● **Your goal**: Return the full listing exactly as it is written.

● **Data segment**:
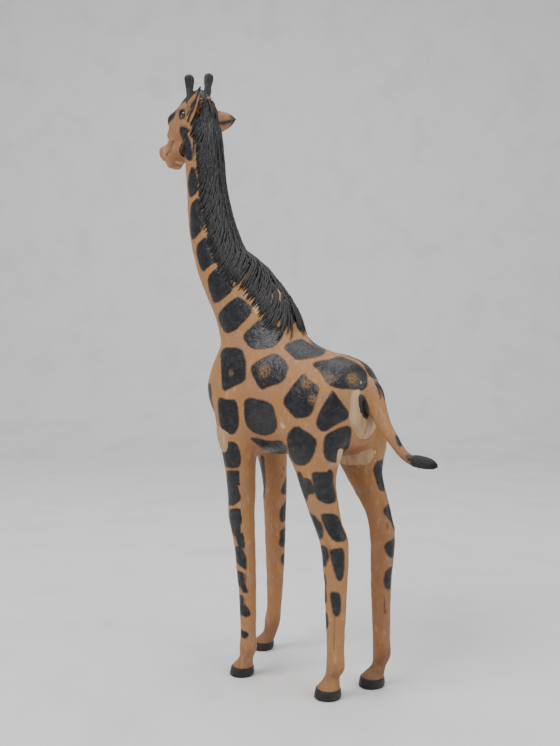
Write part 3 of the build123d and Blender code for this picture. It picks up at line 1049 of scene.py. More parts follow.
@dataclass(frozen=True)
class WoodFinish:
    """Plain carved softwood with its rings and fibres, unsealed."""

    name: str
    early: Colour
    late: Colour
    ring: float = 5.0

    def material(self) -> bpy.types.Material:
        """Build the wood."""
        s = Shader(self.name)
        rings = s.noise(self.ring, 3.0, 0.5, (1, 1, 14))
        fibre = s.noise(0.8, 3.0, 0.6, (1, 1, 22))
        colour = s.mix((rings * 0.75 + fibre * 0.25).fade(0.38, 0.64), self.early, self.late)
        normal = s.bump(fibre, 0.15)
        return s.finish(colour, 0.62 + 0.2 * fibre, normal)


@dataclass(frozen=True)
class WireFinish:
    """Annealed iron wire, drawn along its length and a little rusted."""

    name: str = "iron_wire"

    def material(self) -> bpy.types.Material:
        """Build the metal."""
        s = Shader(self.name)
        rust = s.noise(2.0, 4.0, 0.7).fade(0.55, 0.72)
        colour = s.mix(rust, (0.33, 0.32, 0.31), (0.17, 0.07, 0.03))
        normal = s.bump(s.noise(0.4, 2.0), 0.04)
        return s.finish(colour, 0.38 + 0.4 * rust, normal, Metallic=0.85)


@dataclass(frozen=True)
class EyeFinish:
    """Dark glass with a brown depth to it, wet-looking."""

    name: str = "dark_glass"

    def material(self) -> bpy.types.Material:
        """Build the glass."""
        s = Shader(self.name)
        colour = s.mix(s.noise(1.8, 2.0).fade(0.4, 0.7), (0.006, 0.004, 0.003), (0.030, 0.012, 0.005))
        smear = s.noise(1.2, 2.0)
        return s.finish(colour, 0.05 + 0.07 * smear, None, Coat_Weight=1.0, Coat_Roughness=0.03)


@dataclass(frozen=True)
class FloorFinish:
    """Pale matt studio floor, faintly smudged."""

    name: str = "studio_floor"
    clean: Colour = (0.80, 0.795, 0.785)
    smudge: Colour = (0.72, 0.725, 0.74)

    def material(self) -> bpy.types.Material:
        """Build the floor."""
        s = Shader(self.name)
        cloud = s.noise(130.0, 4.0, 0.6, (1, 1, 1))
        colour = s.mix(cloud.fade(0.45, 0.75), self.clean, self.smudge)
        return s.finish(colour, 0.55, None, Specular_IOR_Level=0.2)


# ---------------------------------------------------------------- painted patches and folds
FLANK = ("torso", "neck", "front_left", "hind_left", "tail")
LEFT_PATCHES = (
    Patch(
        ("neck",), ((-108, 562), (-104, 554), (-100, 539), (-101, 531), (-106, 532), (-115, 547), (-111, 555))
    ),
    Patch(("neck",), ((-102, 525), (-98, 521), (-95, 512), (-94, 496), (-104, 490), (-107, 508))),
    Patch(("neck",), ((-94, 489), (-90, 484), (-85, 457), (-99, 443), (-104, 451), (-103, 484))),
    Patch(("neck",), ((-82, 447), (-70, 419), (-81, 413), (-88, 407), (-93, 418), (-97, 436))),
    Patch(("neck",), ((-69, 412), (-62, 405), (-52, 386), (-75, 371), (-80, 385), (-83, 402))),
    Patch(
        FLANK, (
            (-48, 378), (-34, 365), (-38, 357), (-51, 344), (-61, 340), (-68, 349), (-72, 361), (-57, 374)
        )
    ),
    Patch(FLANK, ((-24, 356), (-3, 341), (-7, 332), (-14, 325), (-35, 323), (-45, 337), (-35, 346))),
    Patch(FLANK, ((-5, 326), (13, 334), (22, 328), (37, 323), (33, 317), (22, 314), (8, 312), (4, 317))),
    Patch(
        FLANK, (
            (-68, 326), (-45, 325), (-40, 311), (-41, 293), (-48, 289), (-57, 285), (-64, 281), (-66, 299)
        )
    ),
    Patch(
        FLANK, ((-37, 305), (-27, 313), (-11, 320), (1, 307), (-3, 295), (-8, 290), (-17, 288), (-26, 283))
    ),
    Patch(
        FLANK,
        (
            (22, 308),
            (27, 311),
            (38, 312),
            (48, 316),
            (57, 312),
            (66, 307),
            (72, 300),
            (72, 289),
            (67, 284),
            (56, 286),
            (45, 286),
            (36, 289),
            (29, 302),
        ),
    ),
    Patch(
        FLANK,
        (
            (
                14, 300
            ), (18, 294), (28, 287), (24, 276), (22, 265), (17, 260), (7, 258), (2, 263), (-6, 273), (4, 288)
        ),
    ),
    Patch(
        FLANK, (
            (39, 285), (45, 276), (54, 264), (53, 259), (44, 255), (30, 246), (24, 254), (28, 266), (36, 279)
        )
    ),
    Patch(FLANK, ((-70, 276), (-60, 273), (-50, 274), (-47, 250), (-52, 239), (-62, 241), (-67, 246))),
    Patch(
        FLANK, (
            (-43, 277), (-15, 272), (-12, 259), (-10, 249), (-14, 242), (-23, 239), (-34, 242), (-41, 250)
        )
    ),
    Patch(FLANK, ((-38, 237), (-17, 233), (-8, 235), (-2, 232), (0, 222), (-8, 214), (-19, 221), (-28, 228))),
    Patch(
        FLANK, (
            (-2, 241), (6, 252), (17, 246), (25, 240), (24, 231), (20, 221), (15, 216), (7, 215), (2, 221)
        )
    ),
    Patch(
        FLANK, (
            (32, 243), (39, 248), (53, 253), (57, 249), (54, 227), (50, 217), (43, 218), (33, 222), (31, 230)
        )
    ),
    Patch(FLANK, ((57, 278), (67, 281), (72, 272), (74, 259), (66, 253), (61, 256), (60, 267))),
    Patch(FLANK, ((75, 301), (82, 289), (88, 275), (91, 275), (86, 287), (80, 299))),
    Patch(FLANK, ((-82, 290), (-78, 288), (-77, 270), (-75, 262), (-81, 271))),
    Patch(("tail",), ((95, 244), (99, 243), (102, 236), (98, 234))),
    Patch(("tail",), ((103, 227), (108, 227), (110, 223), (105, 222))),
)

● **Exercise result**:
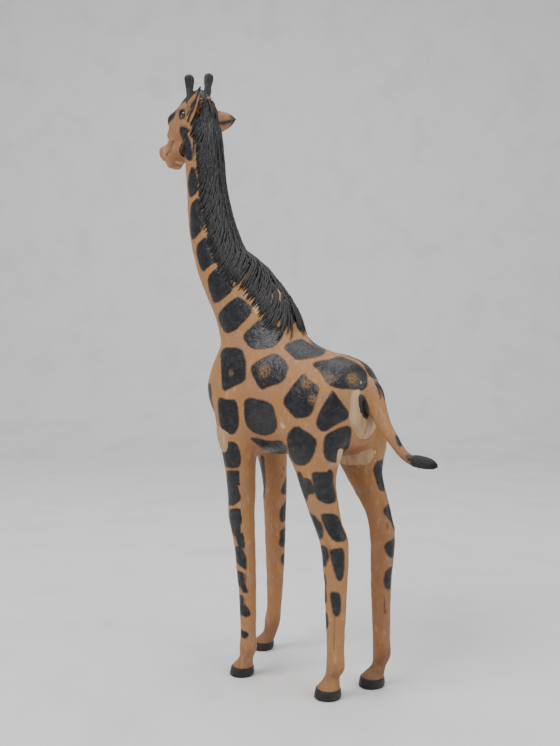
Write part 3 of the build123d and Blender code for this picture. It picks up at line 1049 of scene.py. More parts follow.
@dataclass(frozen=True)
class WoodFinish:
    """Plain carved softwood with its rings and fibres, unsealed."""

    name: str
    early: Colour
    late: Colour
    ring: float = 5.0

    def material(self) -> bpy.types.Material:
        """Build the wood."""
        s = Shader(self.name)
        rings = s.noise(self.ring, 3.0, 0.5, (1, 1, 14))
        fibre = s.noise(0.8, 3.0, 0.6, (1, 1, 22))
        colour = s.mix((rings * 0.75 + fibre * 0.25).fade(0.38, 0.64), self.early, self.late)
        normal = s.bump(fibre, 0.15)
        return s.finish(colour, 0.62 + 0.2 * fibre, normal)


@dataclass(frozen=True)
class WireFinish:
    """Annealed iron wire, drawn along its length and a little rusted."""

    name: str = "iron_wire"

    def material(self) -> bpy.types.Material:
        """Build the metal."""
        s = Shader(self.name)
        rust = s.noise(2.0, 4.0, 0.7).fade(0.55, 0.72)
        colour = s.mix(rust, (0.33, 0.32, 0.31), (0.17, 0.07, 0.03))
        normal = s.bump(s.noise(0.4, 2.0), 0.04)
        return s.finish(colour, 0.38 + 0.4 * rust, normal, Metallic=0.85)


@dataclass(frozen=True)
class EyeFinish:
    """Dark glass with a brown depth to it, wet-looking."""

    name: str = "dark_glass"

    def material(self) -> bpy.types.Material:
        """Build the glass."""
        s = Shader(self.name)
        colour = s.mix(s.noise(1.8, 2.0).fade(0.4, 0.7), (0.006, 0.004, 0.003), (0.030, 0.012, 0.005))
        smear = s.noise(1.2, 2.0)
        return s.finish(colour, 0.05 + 0.07 * smear, None, Coat_Weight=1.0, Coat_Roughness=0.03)


@dataclass(frozen=True)
class FloorFinish:
    """Pale matt studio floor, faintly smudged."""

    name: str = "studio_floor"
    clean: Colour = (0.80, 0.795, 0.785)
    smudge: Colour = (0.72, 0.725, 0.74)

    def material(self) -> bpy.types.Material:
        """Build the floor."""
        s = Shader(self.name)
        cloud = s.noise(130.0, 4.0, 0.6, (1, 1, 1))
        colour = s.mix(cloud.fade(0.45, 0.75), self.clean, self.smudge)
        return s.finish(colour, 0.55, None, Specular_IOR_Level=0.2)


# ---------------------------------------------------------------- painted patches and folds
FLANK = ("torso", "neck", "front_left", "hind_left", "tail")
LEFT_PATCHES = (
    Patch(
        ("neck",), ((-108, 562), (-104, 554), (-100, 539), (-101, 531), (-106, 532), (-115, 547), (-111, 555))
    ),
    Patch(("neck",), ((-102, 525), (-98, 521), (-95, 512), (-94, 496), (-104, 490), (-107, 508))),
    Patch(("neck",), ((-94, 489), (-90, 484), (-85, 457), (-99, 443), (-104, 451), (-103, 484))),
    Patch(("neck",), ((-82, 447), (-70, 419), (-81, 413), (-88, 407), (-93, 418), (-97, 436))),
    Patch(("neck",), ((-69, 412), (-62, 405), (-52, 386), (-75, 371), (-80, 385), (-83, 402))),
    Patch(
        FLANK, (
            (-48, 378), (-34, 365), (-38, 357), (-51, 344), (-61, 340), (-68, 349), (-72, 361), (-57, 374)
        )
    ),
    Patch(FLANK, ((-24, 356), (-3, 341), (-7, 332), (-14, 325), (-35, 323), (-45, 337), (-35, 346))),
    Patch(FLANK, ((-5, 326), (13, 334), (22, 328), (37, 323), (33, 317), (22, 314), (8, 312), (4, 317))),
    Patch(
        FLANK, (
            (-68, 326), (-45, 325), (-40, 311), (-41, 293), (-48, 289), (-57, 285), (-64, 281), (-66, 299)
        )
    ),
    Patch(
        FLANK, ((-37, 305), (-27, 313), (-11, 320), (1, 307), (-3, 295), (-8, 290), (-17, 288), (-26, 283))
    ),
    Patch(
        FLANK,
        (
            (22, 308),
            (27, 311),
            (38, 312),
            (48, 316),
            (57, 312),
            (66, 307),
            (72, 300),
            (72, 289),
            (67, 284),
            (56, 286),
            (45, 286),
            (36, 289),
            (29, 302),
        ),
    ),
    Patch(
        FLANK,
        (
            (
                14, 300
            ), (18, 294), (28, 287), (24, 276), (22, 265), (17, 260), (7, 258), (2, 263), (-6, 273), (4, 288)
        ),
    ),
    Patch(
        FLANK, (
            (39, 285), (45, 276), (54, 264), (53, 259), (44, 255), (30, 246), (24, 254), (28, 266), (36, 279)
        )
    ),
    Patch(FLANK, ((-70, 276), (-60, 273), (-50, 274), (-47, 250), (-52, 239), (-62, 241), (-67, 246))),
    Patch(
        FLANK, (
            (-43, 277), (-15, 272), (-12, 259), (-10, 249), (-14, 242), (-23, 239), (-34, 242), (-41, 250)
        )
    ),
    Patch(FLANK, ((-38, 237), (-17, 233), (-8, 235), (-2, 232), (0, 222), (-8, 214), (-19, 221), (-28, 228))),
    Patch(
        FLANK, (
            (-2, 241), (6, 252), (17, 246), (25, 240), (24, 231), (20, 221), (15, 216), (7, 215), (2, 221)
        )
    ),
    Patch(
        FLANK, (
            (32, 243), (39, 248), (53, 253), (57, 249), (54, 227), (50, 217), (43, 218), (33, 222), (31, 230)
        )
    ),
    Patch(FLANK, ((57, 278), (67, 281), (72, 272), (74, 259), (66, 253), (61, 256), (60, 267))),
    Patch(FLANK, ((75, 301), (82, 289), (88, 275), (91, 275), (86, 287), (80, 299))),
    Patch(FLANK, ((-82, 290), (-78, 288), (-77, 270), (-75, 262), (-81, 271))),
    Patch(("tail",), ((95, 244), (99, 243), (102, 236), (98, 234))),
    Patch(("tail",), ((103, 227), (108, 227), (110, 223), (105, 222))),
)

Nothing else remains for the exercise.